* BEGIN Raw data *
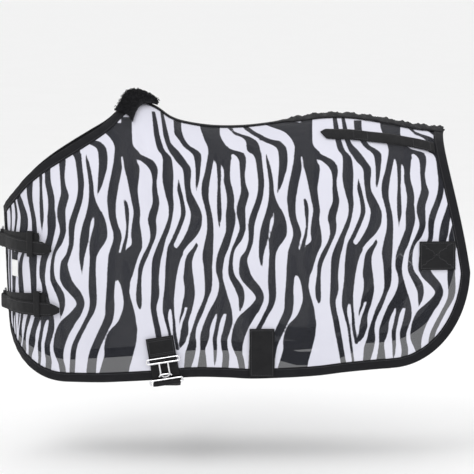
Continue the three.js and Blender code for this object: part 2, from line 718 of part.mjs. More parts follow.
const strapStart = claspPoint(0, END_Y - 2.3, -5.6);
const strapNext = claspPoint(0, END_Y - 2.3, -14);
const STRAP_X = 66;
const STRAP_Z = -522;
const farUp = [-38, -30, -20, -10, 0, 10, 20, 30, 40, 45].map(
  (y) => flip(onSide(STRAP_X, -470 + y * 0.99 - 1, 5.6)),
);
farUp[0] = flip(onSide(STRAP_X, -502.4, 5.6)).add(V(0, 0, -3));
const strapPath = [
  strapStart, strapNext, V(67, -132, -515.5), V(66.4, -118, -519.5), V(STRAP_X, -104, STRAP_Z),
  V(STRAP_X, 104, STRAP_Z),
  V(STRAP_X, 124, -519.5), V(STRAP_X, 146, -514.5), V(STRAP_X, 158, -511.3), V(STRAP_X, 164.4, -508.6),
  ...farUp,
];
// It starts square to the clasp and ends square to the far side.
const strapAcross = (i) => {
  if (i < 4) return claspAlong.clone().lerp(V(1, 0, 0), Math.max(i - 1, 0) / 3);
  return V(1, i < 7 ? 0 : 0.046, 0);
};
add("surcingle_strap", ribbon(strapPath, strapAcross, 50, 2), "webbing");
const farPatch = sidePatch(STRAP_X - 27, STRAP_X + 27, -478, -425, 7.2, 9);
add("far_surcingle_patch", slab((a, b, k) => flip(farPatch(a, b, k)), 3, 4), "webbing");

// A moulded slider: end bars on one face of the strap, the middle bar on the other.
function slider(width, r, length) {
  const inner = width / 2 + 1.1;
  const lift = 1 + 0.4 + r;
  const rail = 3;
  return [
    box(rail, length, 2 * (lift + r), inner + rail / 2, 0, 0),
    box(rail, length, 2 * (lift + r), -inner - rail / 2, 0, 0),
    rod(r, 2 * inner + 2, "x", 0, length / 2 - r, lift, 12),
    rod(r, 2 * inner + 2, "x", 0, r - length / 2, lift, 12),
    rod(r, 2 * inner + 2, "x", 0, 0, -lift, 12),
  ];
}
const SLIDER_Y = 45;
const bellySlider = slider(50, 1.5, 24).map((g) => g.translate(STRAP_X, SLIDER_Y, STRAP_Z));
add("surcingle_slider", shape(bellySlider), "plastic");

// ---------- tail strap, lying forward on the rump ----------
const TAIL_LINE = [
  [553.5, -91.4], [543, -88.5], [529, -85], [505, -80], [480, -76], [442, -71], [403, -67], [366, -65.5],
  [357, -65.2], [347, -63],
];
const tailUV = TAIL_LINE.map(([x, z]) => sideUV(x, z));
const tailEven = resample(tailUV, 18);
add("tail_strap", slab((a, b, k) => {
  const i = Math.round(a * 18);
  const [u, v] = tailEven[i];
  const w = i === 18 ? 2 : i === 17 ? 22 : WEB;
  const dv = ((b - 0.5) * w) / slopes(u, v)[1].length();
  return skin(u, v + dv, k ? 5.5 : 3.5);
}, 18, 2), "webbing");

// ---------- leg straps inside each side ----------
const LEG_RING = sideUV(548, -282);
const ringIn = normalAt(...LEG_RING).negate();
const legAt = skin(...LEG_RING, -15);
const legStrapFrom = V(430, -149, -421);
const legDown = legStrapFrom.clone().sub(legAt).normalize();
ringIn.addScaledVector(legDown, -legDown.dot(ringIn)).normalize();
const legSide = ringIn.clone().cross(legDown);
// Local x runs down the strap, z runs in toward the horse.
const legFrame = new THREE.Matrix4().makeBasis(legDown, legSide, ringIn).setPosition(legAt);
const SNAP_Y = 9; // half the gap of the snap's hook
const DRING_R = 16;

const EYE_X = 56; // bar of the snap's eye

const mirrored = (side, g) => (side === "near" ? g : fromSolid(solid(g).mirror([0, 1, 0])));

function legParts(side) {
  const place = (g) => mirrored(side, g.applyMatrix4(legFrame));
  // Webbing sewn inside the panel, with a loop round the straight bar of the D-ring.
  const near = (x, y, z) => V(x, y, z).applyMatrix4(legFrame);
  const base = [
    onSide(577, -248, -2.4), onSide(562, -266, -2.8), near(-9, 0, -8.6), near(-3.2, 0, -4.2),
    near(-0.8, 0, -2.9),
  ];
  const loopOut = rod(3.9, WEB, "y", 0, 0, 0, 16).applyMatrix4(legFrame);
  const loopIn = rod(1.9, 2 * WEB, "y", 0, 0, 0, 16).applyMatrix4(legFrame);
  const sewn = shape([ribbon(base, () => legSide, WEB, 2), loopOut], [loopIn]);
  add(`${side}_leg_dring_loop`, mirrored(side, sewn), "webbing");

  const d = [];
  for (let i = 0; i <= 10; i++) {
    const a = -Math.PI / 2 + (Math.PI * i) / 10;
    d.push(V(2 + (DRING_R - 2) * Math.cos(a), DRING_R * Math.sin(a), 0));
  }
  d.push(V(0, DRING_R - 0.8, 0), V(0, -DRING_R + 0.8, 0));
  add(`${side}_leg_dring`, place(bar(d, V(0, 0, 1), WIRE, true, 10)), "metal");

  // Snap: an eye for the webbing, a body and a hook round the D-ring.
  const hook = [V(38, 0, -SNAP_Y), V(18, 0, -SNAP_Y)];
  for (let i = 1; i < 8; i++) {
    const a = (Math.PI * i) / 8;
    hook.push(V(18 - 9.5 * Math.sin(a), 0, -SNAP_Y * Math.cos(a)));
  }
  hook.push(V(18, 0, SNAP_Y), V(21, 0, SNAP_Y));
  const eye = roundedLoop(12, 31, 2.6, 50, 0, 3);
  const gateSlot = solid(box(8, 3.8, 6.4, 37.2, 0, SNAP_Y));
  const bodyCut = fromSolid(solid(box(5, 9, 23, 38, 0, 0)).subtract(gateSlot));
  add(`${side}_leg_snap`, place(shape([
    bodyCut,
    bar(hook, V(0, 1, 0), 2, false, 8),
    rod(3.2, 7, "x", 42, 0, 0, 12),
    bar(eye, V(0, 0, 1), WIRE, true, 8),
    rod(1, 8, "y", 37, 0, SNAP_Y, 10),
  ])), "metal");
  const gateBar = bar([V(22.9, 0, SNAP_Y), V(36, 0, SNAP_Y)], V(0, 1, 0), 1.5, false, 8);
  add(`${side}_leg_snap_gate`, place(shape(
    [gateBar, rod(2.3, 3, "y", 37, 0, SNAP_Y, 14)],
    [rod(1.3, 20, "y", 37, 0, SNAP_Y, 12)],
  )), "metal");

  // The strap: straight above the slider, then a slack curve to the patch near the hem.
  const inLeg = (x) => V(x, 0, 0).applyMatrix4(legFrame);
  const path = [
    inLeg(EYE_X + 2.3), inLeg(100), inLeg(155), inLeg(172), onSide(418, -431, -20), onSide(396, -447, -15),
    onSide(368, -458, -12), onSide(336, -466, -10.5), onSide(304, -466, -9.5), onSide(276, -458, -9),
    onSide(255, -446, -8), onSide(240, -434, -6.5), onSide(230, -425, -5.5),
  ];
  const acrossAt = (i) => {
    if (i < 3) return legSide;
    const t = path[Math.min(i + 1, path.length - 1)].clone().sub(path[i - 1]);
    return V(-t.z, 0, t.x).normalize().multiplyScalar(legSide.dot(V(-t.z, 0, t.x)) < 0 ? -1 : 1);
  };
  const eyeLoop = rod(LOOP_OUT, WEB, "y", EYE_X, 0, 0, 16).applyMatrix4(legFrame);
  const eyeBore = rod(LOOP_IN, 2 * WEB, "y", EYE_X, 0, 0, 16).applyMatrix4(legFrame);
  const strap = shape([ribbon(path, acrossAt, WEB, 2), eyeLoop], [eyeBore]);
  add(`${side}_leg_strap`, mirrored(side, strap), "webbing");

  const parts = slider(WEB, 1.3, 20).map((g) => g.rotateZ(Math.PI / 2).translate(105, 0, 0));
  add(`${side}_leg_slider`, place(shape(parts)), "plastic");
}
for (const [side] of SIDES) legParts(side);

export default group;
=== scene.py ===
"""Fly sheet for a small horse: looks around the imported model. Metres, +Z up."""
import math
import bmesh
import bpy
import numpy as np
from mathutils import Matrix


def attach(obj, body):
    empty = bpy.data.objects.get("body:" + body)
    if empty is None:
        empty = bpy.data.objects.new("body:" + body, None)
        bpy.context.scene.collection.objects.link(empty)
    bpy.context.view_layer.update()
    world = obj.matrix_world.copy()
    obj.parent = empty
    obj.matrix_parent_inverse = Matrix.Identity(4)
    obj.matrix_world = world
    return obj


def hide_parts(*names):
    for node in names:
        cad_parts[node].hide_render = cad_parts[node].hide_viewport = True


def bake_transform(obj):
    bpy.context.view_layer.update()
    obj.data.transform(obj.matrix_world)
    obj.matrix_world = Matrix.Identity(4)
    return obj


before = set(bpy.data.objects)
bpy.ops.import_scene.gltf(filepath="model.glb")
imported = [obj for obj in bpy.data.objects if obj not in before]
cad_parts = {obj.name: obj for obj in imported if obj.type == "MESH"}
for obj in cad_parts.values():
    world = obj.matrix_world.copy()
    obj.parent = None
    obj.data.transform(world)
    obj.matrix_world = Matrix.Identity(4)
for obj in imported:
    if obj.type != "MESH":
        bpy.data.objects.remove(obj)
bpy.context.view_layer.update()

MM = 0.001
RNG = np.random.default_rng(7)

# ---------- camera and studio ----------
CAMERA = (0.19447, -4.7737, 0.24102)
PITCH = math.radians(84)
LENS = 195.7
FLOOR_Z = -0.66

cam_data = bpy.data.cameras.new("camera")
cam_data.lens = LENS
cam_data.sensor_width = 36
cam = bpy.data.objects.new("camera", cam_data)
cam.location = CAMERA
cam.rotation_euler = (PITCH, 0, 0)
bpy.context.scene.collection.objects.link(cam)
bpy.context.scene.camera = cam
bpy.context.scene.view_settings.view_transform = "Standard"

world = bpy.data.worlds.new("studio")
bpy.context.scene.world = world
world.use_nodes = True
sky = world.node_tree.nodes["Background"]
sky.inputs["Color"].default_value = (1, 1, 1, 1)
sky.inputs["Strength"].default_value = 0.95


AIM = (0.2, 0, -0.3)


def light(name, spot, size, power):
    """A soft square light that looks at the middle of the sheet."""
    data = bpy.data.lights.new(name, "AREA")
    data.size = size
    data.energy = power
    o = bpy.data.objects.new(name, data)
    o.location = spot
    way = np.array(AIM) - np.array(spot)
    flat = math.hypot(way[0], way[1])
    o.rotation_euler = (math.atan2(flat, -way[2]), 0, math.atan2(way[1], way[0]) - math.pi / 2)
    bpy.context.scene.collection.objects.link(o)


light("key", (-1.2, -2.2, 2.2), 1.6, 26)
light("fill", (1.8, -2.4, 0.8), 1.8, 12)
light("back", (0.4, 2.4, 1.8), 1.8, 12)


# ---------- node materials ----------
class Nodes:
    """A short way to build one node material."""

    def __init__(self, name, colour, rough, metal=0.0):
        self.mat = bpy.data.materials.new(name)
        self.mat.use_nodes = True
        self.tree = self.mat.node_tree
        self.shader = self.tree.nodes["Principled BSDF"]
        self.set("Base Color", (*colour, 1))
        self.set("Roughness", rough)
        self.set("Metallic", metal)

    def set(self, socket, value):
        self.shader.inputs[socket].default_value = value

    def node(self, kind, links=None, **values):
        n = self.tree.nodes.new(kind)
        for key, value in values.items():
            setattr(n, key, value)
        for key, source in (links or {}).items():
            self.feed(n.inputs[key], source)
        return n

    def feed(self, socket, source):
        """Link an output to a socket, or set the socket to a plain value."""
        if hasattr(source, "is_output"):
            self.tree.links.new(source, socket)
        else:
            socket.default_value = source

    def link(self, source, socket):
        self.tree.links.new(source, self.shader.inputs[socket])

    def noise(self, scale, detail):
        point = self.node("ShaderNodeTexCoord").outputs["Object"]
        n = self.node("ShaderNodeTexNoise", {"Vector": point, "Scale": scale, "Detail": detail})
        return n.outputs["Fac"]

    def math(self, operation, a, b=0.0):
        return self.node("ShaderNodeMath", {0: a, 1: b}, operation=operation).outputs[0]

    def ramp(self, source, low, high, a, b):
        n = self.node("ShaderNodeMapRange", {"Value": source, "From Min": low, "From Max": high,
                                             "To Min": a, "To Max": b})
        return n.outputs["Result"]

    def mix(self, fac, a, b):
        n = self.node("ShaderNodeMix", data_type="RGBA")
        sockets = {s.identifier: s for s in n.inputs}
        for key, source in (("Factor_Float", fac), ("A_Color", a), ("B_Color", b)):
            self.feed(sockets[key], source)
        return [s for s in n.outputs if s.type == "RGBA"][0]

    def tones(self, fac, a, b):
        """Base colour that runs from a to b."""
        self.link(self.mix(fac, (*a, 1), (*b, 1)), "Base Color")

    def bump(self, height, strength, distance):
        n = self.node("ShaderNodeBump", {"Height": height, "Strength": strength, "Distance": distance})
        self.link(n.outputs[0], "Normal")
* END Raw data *
## Exercise task
Emit only the lines from the one containing "bpy.data.objects.remove(obj)" through the one containing "FLOOR_Z = -0.66", copied exactly.

## Result
        bpy.data.objects.remove(obj)
bpy.context.view_layer.update()

MM = 0.001
RNG = np.random.default_rng(7)

# ---------- camera and studio ----------
CAMERA = (0.19447, -4.7737, 0.24102)
PITCH = math.radians(84)
LENS = 195.7
FLOOR_Z = -0.66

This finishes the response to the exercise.